— start of Given data —
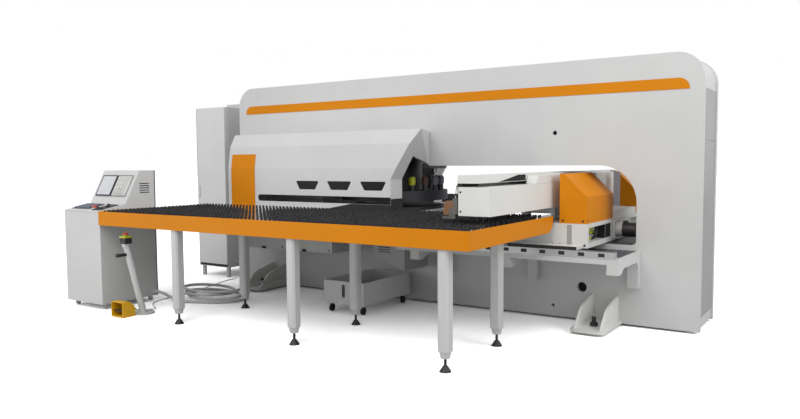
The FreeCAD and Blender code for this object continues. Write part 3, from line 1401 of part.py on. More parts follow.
def make_stop_button(name, x, y, seat):
    """A mushroom head on its stem; returns the collar it is pressed into."""
    collar = rod(name + "_collar_ring", x, y, seat - S.stop_sink, S.stop_collar,
                 S.stop_sink + S.stop_collar_height)
    bore = rod(name + "_collar_bore", x, y, seat, S.stop_stem + S.slide_fit,
               S.stop_collar_height + 1)
    top = seat + S.stop_collar_height + S.stop_travel
    keep(name + "_stop_button", fuse(
        name + "_stop",
        rod(name + "_stop_stem", x, y, seat + S.stop_travel + 2.5, S.stop_stem,
            top - seat - S.stop_travel - 1.5),
        rod(name + "_stop_head", x, y, top + 0.5, S.stop_head, S.stop_head_height),
    ))
    return cut(name + "_collar", collar, bore)


def make_casters(x0, x1, rear):
    """Four swivel casters, wheel and fork in one, under the console."""
    radius, width, inset = S.caster_radius, S.caster_width, S.caster_inset
    corners = [(x0 + inset, S.console_front + inset), (x1 - inset, S.console_front + inset),
               (x0 + inset, rear - inset), (x1 - inset, rear - inset)]
    for index, (x, y) in enumerate(corners, start=1):
        name = "caster_%d" % index
        keep("console_" + name, fuse(
            name,
            rod(name + "_wheel", x - width / 2, y + S.caster_trail, radius, radius, width, "x"),
            block(name + "_fork_left", (x - width / 2 - 3, x - width / 2),
                  (y - 8, y + S.caster_trail + 8), (radius - 6, S.console_bottom - 6)),
            block(name + "_fork_right", (x + width / 2, x + width / 2 + 3),
                  (y - 8, y + S.caster_trail + 8), (radius - 6, S.console_bottom - 6)),
            rod(name + "_head", x, y, S.console_bottom - 6, radius, 5.7),
        ))


# -------------------------------------------------------- foot station and pedal
def make_pedestal():
    """The leaning post with its control box, and the guarded foot pedal."""
    x, y = S.post_foot_along, S.post_foot_across
    top_x, top_y = x - S.post_lean_along, y - S.post_lean_across
    base = rod("post_base", x, y, 0, S.post_base_radius, S.post_base_height)
    low = S.post_base_height / 2
    share = (S.lever_height - low) / (S.station_bottom - low)
    lever_x, lever_y = x - S.post_lean_along * share, y - S.post_lean_across * share
    lean = Vector(-S.post_lean_along.value, -S.post_lean_across.value,
                  S.station_bottom.value - 10 - low.value)
    stem = doc.addObject("Part::Cylinder", "post_stem")
    stem.Radius = S.post_radius.value
    stem.Height = lean.Length
    bind(stem, "Radius", S.post_radius)
    place(stem, x, y, low, Rotation(Vector(0, 0, 1), lean))
    head = rod("post_head", top_x, top_y, S.station_bottom - S.post_radius,
               S.post_radius * 1.15, S.post_radius)
    lever = rod("post_lever", lever_x, lever_y - S.lever_length, S.lever_height,
                S.lever_radius, S.lever_length, "y")
    knob = rod("post_knob", lever_x, lever_y - S.lever_length, S.lever_height,
               S.knob_radius, S.knob_length, "y")
    plug = block("post_plug", (x - 64, x - 34), (y - 15, y + 15), (S.post_base_height, 36))
    rear_plug = block("post_rear_plug", (x - 12, x + 18), (y + 50, y + 80),
                      (S.post_base_height, 30))
    keep("pedestal_post", fuse("post", base, stem, head, lever, knob, plug, rear_plug))
    half = S.station_width / 2
    low, split = S.station_bottom, S.station_bottom + S.station_height
    keep("pedestal_box", block("station_box", (top_x - half, top_x + half),
                               (top_y - half * 0.9, top_y + half * 0.9), (low, split)))
    lid = block("station_lid", (top_x - half - 2, top_x + half + 2),
                (top_y - half * 0.9 - 2, top_y + half * 0.9 + 2),
                (split, split + S.station_lid))
    collar = make_stop_button("pedestal", top_x, top_y, split + S.station_lid)
    keep("pedestal_lid", fuse("lid", lid, collar))

    x0, x1 = S.pedal_left, S.pedal_left + S.pedal_width
    y0, y1 = S.pedal_front, S.pedal_front + S.pedal_length
    wall, top = S.pedal_wall, S.pedal_height
    outer = prism("pedal_outer", "YZ", [
        (y0, 0, 0), (y1, 0, 0), (y1, top * 0.6, 25), (y1 - S.pedal_length * 0.4, top, 30),
        (y0, top, 20),
    ], x0, x1)
    inner = prism("pedal_inner", "YZ", [
        (y0 - 1, wall * 2, 0), (y1 - wall, wall * 2, 0), (y1 - wall, top * 0.6 - wall, 0),
        (y1 - S.pedal_length * 0.4, top - wall, 0), (y0 - 1, top - wall, 0),
    ], x0 + wall, x1 - wall)
    pin = rod("pedal_pin", x0 + 1, S.pedal_axis, S.pedal_axis_height, S.pedal_pin,
              S.pedal_width - 2, "x")
    keep("pedal_guard", fuse("guard_and_pin", cut("pedal_shell", outer, inner), pin))
    lever = prism("pedal_lever", "YZ", [
        (y0 + 18, S.pedal_axis_height + 16, 0), (S.pedal_axis + 14, S.pedal_axis_height - 9, 0),
        (S.pedal_axis + 14, S.pedal_axis_height + 9, 0), (y0 + 18, S.pedal_axis_height + 25, 0),
    ], x0 + wall + 4, x1 - wall - 4)
    bore = rod("pedal_bore", x0 + wall + 3, S.pedal_axis, S.pedal_axis_height,
               S.pedal_pin + S.slide_fit, S.pedal_width - wall * 2 - 6, "x")
    keep("foot_pedal", cut("pedal_lever_bored", lever, bore))


# -------------------------------------------------------------------------- cords
def rounded_wire(name, points):
    """Straight runs joined by tangent arcs; prints the arc radii."""
    edges, start, radii = [], points[0], []
    for before, corner, after in zip(points, points[1:], points[2:]):
        into, out = unit(corner, before), unit(corner, after)
        half = into.getAngle(out) / 2
        run = min((corner - before).Length, (after - corner).Length)
        reach = run * 0.45
        radius = reach * math.tan(half)
        radii.append(radius)
        first, last = corner + into * reach, corner + out * reach
        bisector = unit(Vector(), into + out)
        centre = corner + bisector * (radius / math.sin(half))
        edges.append(Part.LineSegment(start, first).toShape())
        edges.append(Part.Arc(first, centre - bisector * radius, last).toShape())
        start = last
    edges.append(Part.LineSegment(start, points[-1]).toShape())
    print("%s: arc radii %.0f to %.0f mm" % (name, min(radii), max(radii)))
    return Part.Wire(edges)


def own_gap(wire, diameter):
    """Least clear gap between stretches of a cord more than three diameters apart."""
    step = diameter / 3
    points = wire.discretize(Distance=step)
    skip = 10
    least = min((points[i] - points[j]).Length
                for i in range(len(points)) for j in range(i + skip, len(points)))
    return least - diameter


def make_cord(name, points, diameter):
    """A round cord along a route; its volume is compared with its length."""
    path = [Vector(*[number(value) for value in point]) for point in points]
    wire = rounded_wire(name, path)
    print("%s: least own gap %.1f mm" % (name, own_gap(wire, diameter.value)))
    circle = Part.Circle(path[0], unit(path[0], path[1]), diameter.value / 2).toShape()
    shape = wire.makePipeShell([Part.Wire([circle])], True, False)
    ideal = wire.Length * math.pi * diameter.value ** 2 / 4
    if abs(shape.Volume / ideal - 1) > 0.01:
        raise RuntimeError("cord %s is folded: %.4f of its volume" % (name, shape.Volume / ideal))
    cord = doc.addObject("Part::Feature", name + "_tube")
    cord.Shape = shape
    keep(name, cord)


def loop_point(index, steps):
    """A point of the conduit's loose loops, which differ in size and fan out."""
    lap = index / steps
    angle = 2 * math.pi * (lap - 0.19)
    swell = 1 + 0.13 * math.sin(2.3 * lap + 0.4)
    along = S.loop_along + S.loop_length * swell * math.cos(angle) + 46 * math.sin(1.9 * lap)
    across = S.loop_across + S.loop_width * swell * math.sin(angle) + 34 * math.sin(2.7 * lap)
    return along, across, conduit_floor + conduit_rise * lap


def make_cords():
    """The conduit with its pile of loops, the pedal lead and the white lead."""
    x1 = S.console_left + S.console_width + S.gland_length
    y, z = S.conduit_across, S.conduit_height
    route = [(x1, y, z), (x1 + 90, y, z), (x1 + 180, y + 8, z - 34),
             (x1 + 280, y + 34, conduit_floor + 12), (x1 + 392, y + 84, conduit_floor + 2)]
    steps = 12
    route += [loop_point(index, steps) for index in range(int(S.loop_laps.value) * steps + 3)]
    leave, high = conduit_end_along, conduit_end_height
    route += [(leave + 34, S.loop_across + 95, high - 14), (leave + 12, -960, high - 4),
              (leave + 4, -750, high), (leave + 10, -540, high),
              (leave, frame_front - 140, high), (leave, frame_front - S.gland_length, high)]
    make_cord("conduit", route, S.conduit_diameter)

    x, y = S.pedal_left, S.pedal_front + S.pedal_length - 30
    plug_x, plug_y = S.post_foot_along - 64, S.post_foot_across
    seat = S.post_base_height + S.lead_diameter / 2 + 3
    make_cord("pedal_lead", [
        (x, y, 24), (x - 78, y, 24), (x - 138, y + 70, 16), (x - 128, plug_y + 20, 10),
        (x - 50, plug_y + 66, 14), (plug_x - 74, plug_y, seat), (plug_x, plug_y, seat),
    ], S.lead_diameter)

    x0 = S.cabinet_left + S.cabinet_width + S.gland_length
    y, z = S.cabinet_gland_across, S.cabinet_gland_height
    low = S.lead_diameter / 2 + 0.5
    post_x, post_y = S.post_foot_along + 3, S.post_foot_across + 80
    make_cord("cabinet_lead", [
        (x0, y, z), (x0 + 90, y, z), (x0 + 150, y - 40, z - 110), (x0 + 130, y - 150, low),
        (x0 + 100, y - 240, low), (x0 + 130, y - 300, low), (x0 + 160, y - 420, low),
        (x0 + 210, y - 540, low), (x0 + 240, y - 660, low), (x0 + 300, y - 780, low),
        (x0 + 320, y - 900, low), (x0 + 380, y - 1020, low), (x0 + 400, y - 1140, low),
        (x0 + 430, y - 1260, low), (x0 + 420, y - 1380, low), (x0 + 440, y - 1500, low),
        (x0 + 500, y - 1610, low), (x0 + 600, y - 1690, low), (x0 + 690, y - 1740, low + 6),
        (post_x, post_y + 60, 21), (post_x, post_y, 21),
    ], S.lead_diameter)


# --------------------------------------------------------------------- finishing
def finish():
    """Check every object, then write each sub-part to its own file."""
    doc.recompute()
    for thing in doc.Objects:
        if "Invalid" in thing.State or "Error" in thing.State:
            raise RuntimeError("%s (%s) failed: %s" % (thing.Name, thing.Label, thing.State))
    for name, thing in pieces.items():
        if thing.Shape.isNull() or not thing.Shape.isValid() or not thing.Shape.Solids:
            raise RuntimeError("sub-part %s has no valid solid" % name)
    os.makedirs("parts", exist_ok=True)
    for name, thing in pieces.items():
        thing.Shape.exportStep("parts/%s.step" % name)
    print("%d sub-parts written" % len(pieces))


make_frame()
make_end_covers()
make_stripe()
jacks = make_brackets()
make_ledges()
make_saddle()
make_saddle_drive()
make_beam()
make_clamps()
make_turret()
make_hoods()
make_tables(jacks)
make_lower_cover()
make_scrap()
make_cabinet()
make_console()
make_pedestal()
make_cords()
finish()
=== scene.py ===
"""Looks for the turret punch press: camera, cords, paint, metal, bristles and small trim."""
import bpy
import bmesh
import math
import random
from itertools import product
from mathutils import Matrix, Vector


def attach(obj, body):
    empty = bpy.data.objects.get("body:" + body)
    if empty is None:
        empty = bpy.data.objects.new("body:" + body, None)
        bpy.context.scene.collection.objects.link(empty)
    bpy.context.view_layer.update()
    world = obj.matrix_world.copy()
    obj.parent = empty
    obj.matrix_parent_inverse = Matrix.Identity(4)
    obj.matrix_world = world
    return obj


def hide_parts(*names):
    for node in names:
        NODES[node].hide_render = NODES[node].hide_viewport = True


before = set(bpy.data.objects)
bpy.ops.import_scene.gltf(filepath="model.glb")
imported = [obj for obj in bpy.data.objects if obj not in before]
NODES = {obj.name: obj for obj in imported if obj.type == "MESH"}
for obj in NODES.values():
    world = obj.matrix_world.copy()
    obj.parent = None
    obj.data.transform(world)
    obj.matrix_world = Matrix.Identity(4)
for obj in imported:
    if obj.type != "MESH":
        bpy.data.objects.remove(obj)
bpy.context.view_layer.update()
scene = bpy.context.scene
random.seed(7)

# Metres and degrees. Right is +X, away from the operator is +Y and up is +Z.
RIGHT, FRONT, BACK, UP = (1, 0, 0), (0, -1, 0), (0, 1, 0), (0, 0, 1)
LEFT = (-1, 0, 0)
MIDDLE_Y = 0.040                   # the front and rear halves mirror about this plane

CAMERA_PLACE = (3.980, -6.182, 1.3878)
CAMERA_YAW, CAMERA_TILT, CAMERA_ROLL = 33.297, 3.8178, -0.3715
CAMERA_LENS, CAMERA_SENSOR = 31.607, 36

STATIONS, STATION_RADIUS = 20, 0.492
TURRET_X, SPRING_Z, SPRING_REACH = -0.170, 1.202, 0.0505

CONDUIT_THICK, LEAD_THICK = 0.028, 0.009
LOOP_X, LOOP_Y = -1.570, -1.255    # middle of the conduit's pile of loops
LOOP_WIDE, LOOP_DEEP = 0.340, 0.215
LAPS, LAP_STEPS = 3, 12

TUFT_PITCH, TUFT_SIDES = 0.046, 6
TUFT_FOOT, TUFT_TIP = (0.930, 0.0065), (0.962, 0.0100)   # height, radius
TUFT_MIDDLE_Z = 0.9585


def mirrored(y):
    """The same place on the other side of the machine's middle."""
    return 2 * MIDDLE_Y - y


# ------------------------------------------------------------------------- camera
def make_camera():
    """The photograph's viewpoint, solved from the machine's straight edges."""
    yaw, tilt, roll = (math.radians(turn) for turn in (CAMERA_YAW, CAMERA_TILT, CAMERA_ROLL))
    flat = Vector((math.cos(yaw), math.sin(yaw), 0))
    ahead = Vector((-math.sin(yaw) * math.cos(tilt), math.cos(yaw) * math.cos(tilt),
                    -math.sin(tilt)))
    above = Vector((-math.sin(yaw) * math.sin(tilt), math.cos(yaw) * math.sin(tilt),
                    math.cos(tilt)))
    right = flat * math.cos(roll) + above * math.sin(roll)
    up = above * math.cos(roll) - flat * math.sin(roll)
    data = bpy.data.cameras.new("photo_camera")
    data.sensor_fit = "HORIZONTAL"
    data.sensor_width = CAMERA_SENSOR
    data.lens = CAMERA_LENS
    data.clip_end = 200
    camera = bpy.data.objects.new("photo_camera", data)
    turn = Matrix((right, up, -ahead)).transposed().to_4x4()
    camera.matrix_world = Matrix.Translation(CAMERA_PLACE) @ turn
    scene.collection.objects.link(camera)
    scene.camera = camera


# -------------------------------------------------------------------- node helpers
def feed(tree, value, socket):
    """Give a socket its value: another node's output, or a plain number or colour."""
    if isinstance(value, bpy.types.NodeSocket):
        tree.links.new(value, socket)
    else:
        socket.default_value = value


def add_node(tree, kind, **inputs):
    """A new node; an underscore in an input's name stands for a space."""
    node = tree.nodes.new(kind)
    for name, value in inputs.items():
        feed(tree, value, node.inputs[name.replace("_", " ")])
    return node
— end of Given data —
What you need to do:
Exactly the lines from the line with "make_frame()" to the line with "obj.parent = empty", both included, are to be extracted, and no others.

Task solution:
make_frame()
make_end_covers()
make_stripe()
jacks = make_brackets()
make_ledges()
make_saddle()
make_saddle_drive()
make_beam()
make_clamps()
make_turret()
make_hoods()
make_tables(jacks)
make_lower_cover()
make_scrap()
make_cabinet()
make_console()
make_pedestal()
make_cords()
finish()
=== scene.py ===
"""Looks for the turret punch press: camera, cords, paint, metal, bristles and small trim."""
import bpy
import bmesh
import math
import random
from itertools import product
from mathutils import Matrix, Vector


def attach(obj, body):
    empty = bpy.data.objects.get("body:" + body)
    if empty is None:
        empty = bpy.data.objects.new("body:" + body, None)
        bpy.context.scene.collection.objects.link(empty)
    bpy.context.view_layer.update()
    world = obj.matrix_world.copy()
    obj.parent = empty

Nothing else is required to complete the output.